Accelerating Speech Recognition System by Adam optimization and CNN for Real Time System using GPU

Rajkumar S. Bhosale; Narendra S. Chaudhari

Rajkumar S. Bhosale
Narendra S. Chaudhari

Abstract

In today’s digital world of computer and Mobile system, Automatic Speech recognition in real time is promising application. The fast responsive speech commands gives flexibility to the user for rapid access of smart systems, Laptop and other devices efficiently instead of typing commands. Along with great state of accuracy and learning by example, deep learning makes machine learning classification at highest peak. In deep learning, Convolutional Neural Network (CNN) class gives promising results in speech recognition. In previous systems bind speech recognition to only two convolutional layers.
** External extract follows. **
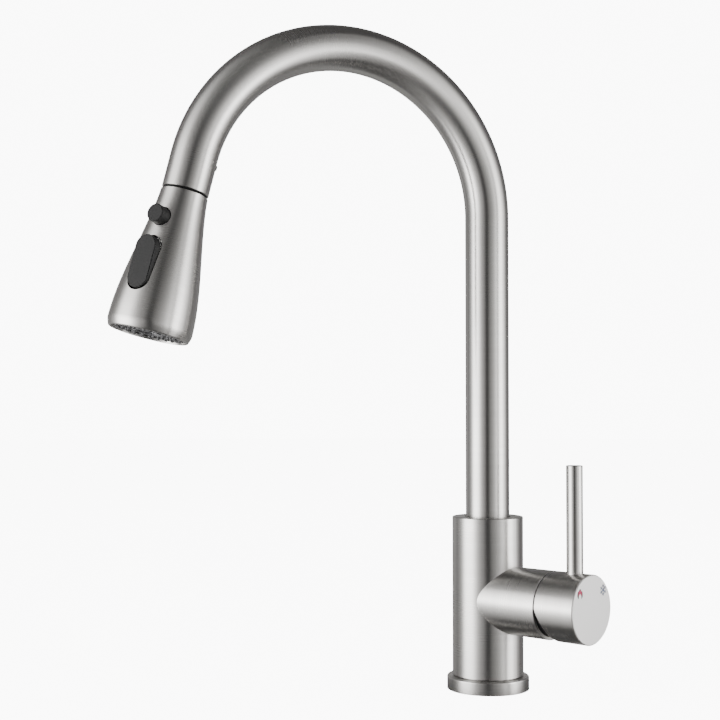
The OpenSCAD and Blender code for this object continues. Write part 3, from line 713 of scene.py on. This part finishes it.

The proposed model works on five layers of convolutional neural network. The proposed deep neural network classification system applied on 65000 WAVE Google’s Tens or flow dataset and AIY commands. Mel Spectrogram extract from the input speech and Adam optimization algorithm perform training of convolutional neural network (CNN). The Convolutional Neural Network proves to outperform than other models and can achieve accuracy of 95.1% for 6 labels. For better performance of system, we added Background Noise in data. If noise is added, the network not only recognizes different spoken words but also detects input contains any silence or background noise. The Data augmentation support for augmenting the data can increase the effective size of the training data and help prevent the network from over fitting. Training essentially consider very crucial so CPU or GPU (NVDIA Tesla K40 C GPU) is used for training purpose for time efficiency. We can test our newly trained speech command detection network on streaming audio from microphone. Confusion matrix will be calculated for evaluation of system and prediction of the unknown speech words. The proposed system outperformed for 11 labels with Google TebsorFlow and AIY teams, it contains 105,000 wave audio files and five layer model which achieve accuracy of 94.9% in less training time of 4.5116 sec using GPU.